Even though FASB has been making technical corrections and improvements, Wright doubts the board will make the new standard more rules based, as opposed to the principles-based standards that FASB and the IASB aimed to create by trying to harmonize U.S. GAAP with International Financial Reporting Standards.

“There’s always been sort of a false premise that GAAP is rules based, and the international accounting standards are principles based,” said Wright. “They’re both principles based. U.S GAAP is as specific as it is because over time there have been questions which required clarification from the Emerging Issues Task Force, the AICPA with statements of position, FASB itself, and perhaps the Securities and Exchange Commission as it relates to the staff accounting bulletins.

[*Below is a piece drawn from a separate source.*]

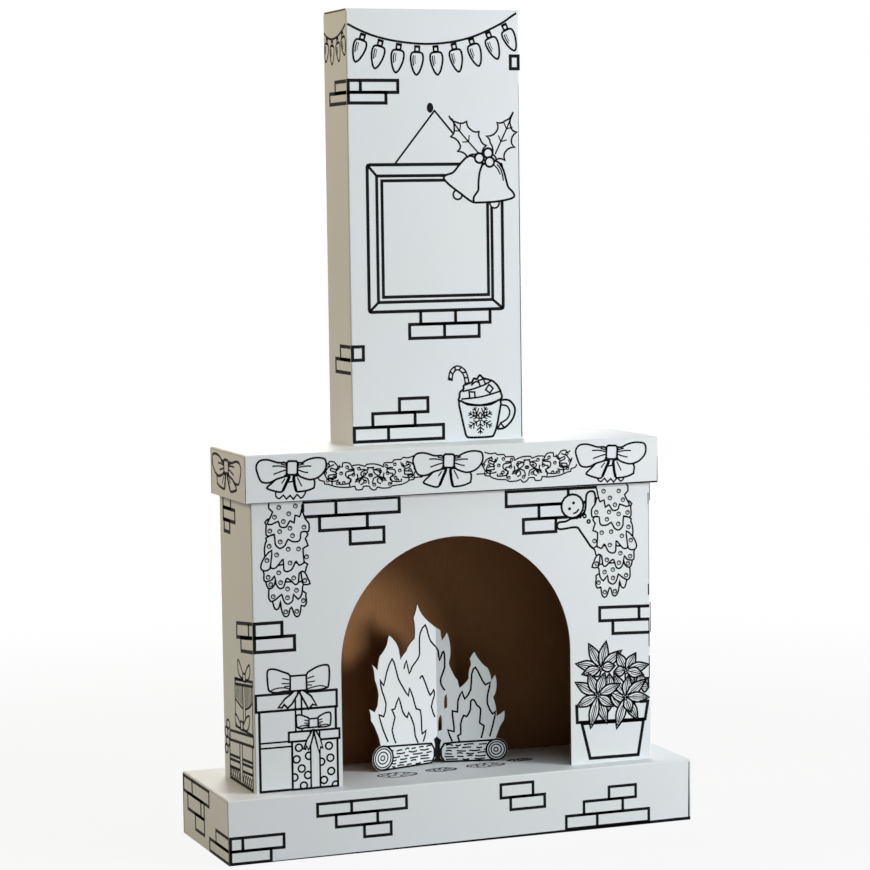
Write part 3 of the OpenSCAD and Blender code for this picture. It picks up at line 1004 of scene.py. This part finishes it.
# The wire of the string of lights on the chimney's front, and on its left side
LIGHT_WIRE = [(-143, 1281), (-122, 1271), (-93, 1261), (-56, 1254), (-14, 1251), (28, 1254), (70, 1264),
              (113, 1283), (132, 1295), (141, 1300.5)]
SIDE_WIRE = [(2.5, 1281), (16, 1273), (40, 1264), (68, 1261), (92, 1266), (105, 1273)]
# The stretch of each wire that carries bulbs; the side one runs from back to front
LIT_WIRE = [(-116, 1268.5), (-86, 1259), (-58, 1254), (-30, 1251), (1, 1251), (30, 1254.5), (57, 1261.5),
            (88, 1272), (118, 1285.5)]
LIT_SIDE_WIRE = [(90, 1265.5), (70, 1261), (45, 1263), (19, 1271)]


class FIREPLACE_OT_mantel_print(bpy.types.Operator):
    """Print bows and garlands along the mantel, and paint shadow along its lower edge and right corner"""

    bl_idname = "fireplace.mantel_print"
    bl_label = "Mantel Print"

    def execute(self, context):
        look = context.scene.fireplace_print
        front = Page(box_face("mantel", "front"))
        # Each curl and every third berry is also drawn in a mirror within the garland
        curls = SWAG_CURLS + [mirrored(curl, SWAG_MIDDLE) for curl in SWAG_CURLS]
        spots = SWAG_BERRIES + mirrored(SWAG_BERRIES[::3], SWAG_MIDDLE)
        # The second garland is the first one in a mirror at the middle bow
        for turned in (lambda points: points, lambda points: mirrored(points, BOW_MIDDLE)):
            for points in SWAG_EDGES + curls:
                front.line(smooth(turned(points), 2), look.hair * 1.1)
            berries(front, turned(spots), 2.3, look.hair * 0.8)
        for middle in (-272, 266):
            front.shape(smooth([(middle + a, b) for a, b in BOW_LEAVES], 2, closed=True), look.fine * 0.9)
        for at, scale, tails in (((-271, 602), (0.96, 1.0), 0.86), ((-14, 601), (1.0, 1.0), 1.0),
                                 ((265, 602), (1.05, 1.03), 0.98)):
            bow(front, at, scale, tails, (look.fine * 1.1, look.hair))
        front.clear(panel(-344, 551.5, 344, 623), keep=True)
        # Painted shadow: a dark line of ink along the lower edge and the right corner, where shade falls
        front.spot([(-344, 550.2), (345, 550.2), (345, 552.8), (-344, 551.0)])
        front.spot([(344.2, 552), (345.4, 552), (345.4, 592), (344.9, 592)])
        left = Page(box_face("mantel", "left"))
        bow(left, (102, 599), (1.3, 1.0), 0.85, (look.line * 1.15, look.hair * 1.3), 0.0)
        right = Page(box_face("mantel", "right"))
        bow(right, (102, 599), (1.3, 1.0), 0.85, (look.line * 1.15, look.hair * 1.3), 0.0)
        add_print("mantel_print", [front, left, right])
        return {"FINISHED"}


class FIREPLACE_OT_surround_print(bpy.types.Operator):
    """Print presents, a potted plant, garlands and bricks round the arch, with painted fold shade"""

    bl_idname = "fireplace.surround_print"
    bl_label = "Surround Print"

    def execute(self, context):
        look = context.scene.fireplace_print
        front = Page(box_face("surround", "front"))
        bricks(front, [(-252, 524.5, -198, 547.5), (-198, 524.5, -94, 547.5), (-225, 502, -147, 524.5),
                       (-175.5, 478.5, -120, 502), (86, 523, 193, 546.5), (193, 523, 250, 546.5),
                       (142, 501, 200, 523), (115, 479, 171, 501), (-333.5, 342, -289, 364),
                       (-333.5, 320, -269, 342)], look.bold)
        front.shape([(246, 330.5), (340, 327.5), (340, 349), (246, 352)], look.bold)
        front.shape([(269, 308.5), (340, 306), (340, 327.5), (269, 329.8)], look.bold)
        front.line([(315.5, 350), (315.5, 328.5)], look.bold)
        ginger_figure(front, (look.line, look.fine))
        # The right garland is the left one in a mirror
        for turned in (lambda points: points, lambda points: mirrored(points, DROP_MIDDLE, DROP_RISE)):
            for layer in DROP_LAYERS:
                front.shape(smooth(turned(layer), 2, closed=True), look.fine * 0.95)
            berries(front, turned(DROP_BERRIES), 3.1, look.hair * 0.85)
        gift_stack(front, (look.bold, look.line, look.fine, look.hair))
        potted_plant(front, (look.bold, look.fine, look.hair))
        front.clear(panel(-335.5, 100.5, 334, 556), keep=True)
        # Painted shade: thin dark marks of ink along the right fold, standing in for the shade at that edge
        fold = 333.8
        for low, high, width in ((515, 533, 1.4), (367, 385, 2.2), (283, 327, 1.6), (231, 268, 1.6),
                                 (385, 515, 0.6)):
            front.spot(panel(fold - width, low, fold, high))
        side = look.bold * 1.1
        left = Page(box_face("surround", "left"))
        bricks(left, [(104, 531, 144, 549), (82, 512, 144, 531), (110, 494, 140, 512)], side)
        left.shape([(-8, 365), (83, 355), (84, 333), (-8, 343)], side)
        left.shape([(-8, 343), (63, 334.5), (62, 314), (-8, 321)], side)
        left.line([(21, 362), (21, 340)], side * 1.2)
        left.clear(panel(2.3, 100, 170, 620), keep=True)
        self.side_gifts(left, look)
        right = Page(box_face("surround", "right"))
        bricks(right, [(2.5, 523, 58, 546.5), (2.5, 331, 40, 352.5), (2.5, 309, 66, 331)], look.bold)
        self.side_gifts(right, look)
        add_print("surround_print", [front, left, right])
        return {"FINISHED"}

    def side_gifts(self, page, look):
        """The two presents on one side of the surround, the tall one behind the wide one."""
        line, fine = look.line * 1.3, look.fine * 1.25
        for at, half_a, half_b in (((140, 186), 9, 7), ((150, 172), 8, 8), ((143, 158), 10, 7),
                                   ((151, 145), 8, 7)):
            page.ring(oval(at, half_a, half_b, 12), fine)
        page.shape([(99, 266), (8, 272), (8, 190), (99, 190)], fine)
        for i in range(13):
            a = 13 + 6.6 * i
            page.line([(a, 268), (a, 236 - 8 * math.sin(math.pi * i / 12))], look.hair * 1.3)
        page.line(smooth([(99, 234), (75, 227), (58, 224)], 3), fine)
        page.line(smooth([(8, 241), (25, 231), (44, 225)], 3), fine)
        page.clear(panel(46, 195, 57, 262))
        for a in (46, 57):
            page.line([(a, 195), (a, 262)], fine)
        page.shape([(97, 264.5), (6, 273.5), (6, 266.5), (97, 257)], line)
        for loop in ([(52, 272), (60, 284), (79, 298), (82, 286), (74, 274)],
                     [(46, 272), (40, 285), (22, 298), (18, 286), (28, 274)]):
            page.shape(smooth(loop, 3, closed=True), fine)
        page.box(43, 268, 56, 280, fine)
        page.shape([(133, 170), (12, 177), (12, 102.5), (133, 102.5)], line)
        for rise in (134, 127, 115):
            page.line([(133, rise + 5), (12, rise + 12)], line)
        for i in range(11):
            a = 20 + 10.5 * i
            page.line([(a - 4, 104), (a + 5, 121)], look.hair * 1.25)
            page.line([(a + 5, 104), (a - 4, 121)], look.hair * 1.25)
        page.clear(panel(66, 104, 79, 172))
        for a in (66, 79):
            page.line([(a, 103), (a, 172)], fine)
        page.shape([(131, 178), (6, 188.5), (6, 172.5), (131, 163)], line)
        for loop in ([(72, 194), (86, 190), (98, 196), (101, 208), (88, 206)],
                     [(60, 194), (44, 191), (30, 199), (25, 217), (42, 212)]):
            page.shape(smooth(loop, 3, closed=True), fine)
        page.box(60, 189, 73, 202, fine)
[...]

U.S. GAAP appears to be more rule-bound because of the additional clarification that has occurred over the last several decades, but largely in response to either questions from the issuers and preparers or questions from the folks who regulate. lf there is a natural evolution, it is possible that as this process progresses what is a set of principles that apply to all companies will have some clarification that may start to look like rules, although I would not characterize any of these four technical corrections as rules. They are in all four cases clarifications of scope or language or in one case reinstating what appears to have been inadvertently deleted in the first draft. While that’s a potential as companies adopt this and ask questions and get answers and guidance, in the instance of these four technical corrections and those that preceded them, we are still in the truly technical correction phase where it is a matter of cleanup and clarification.”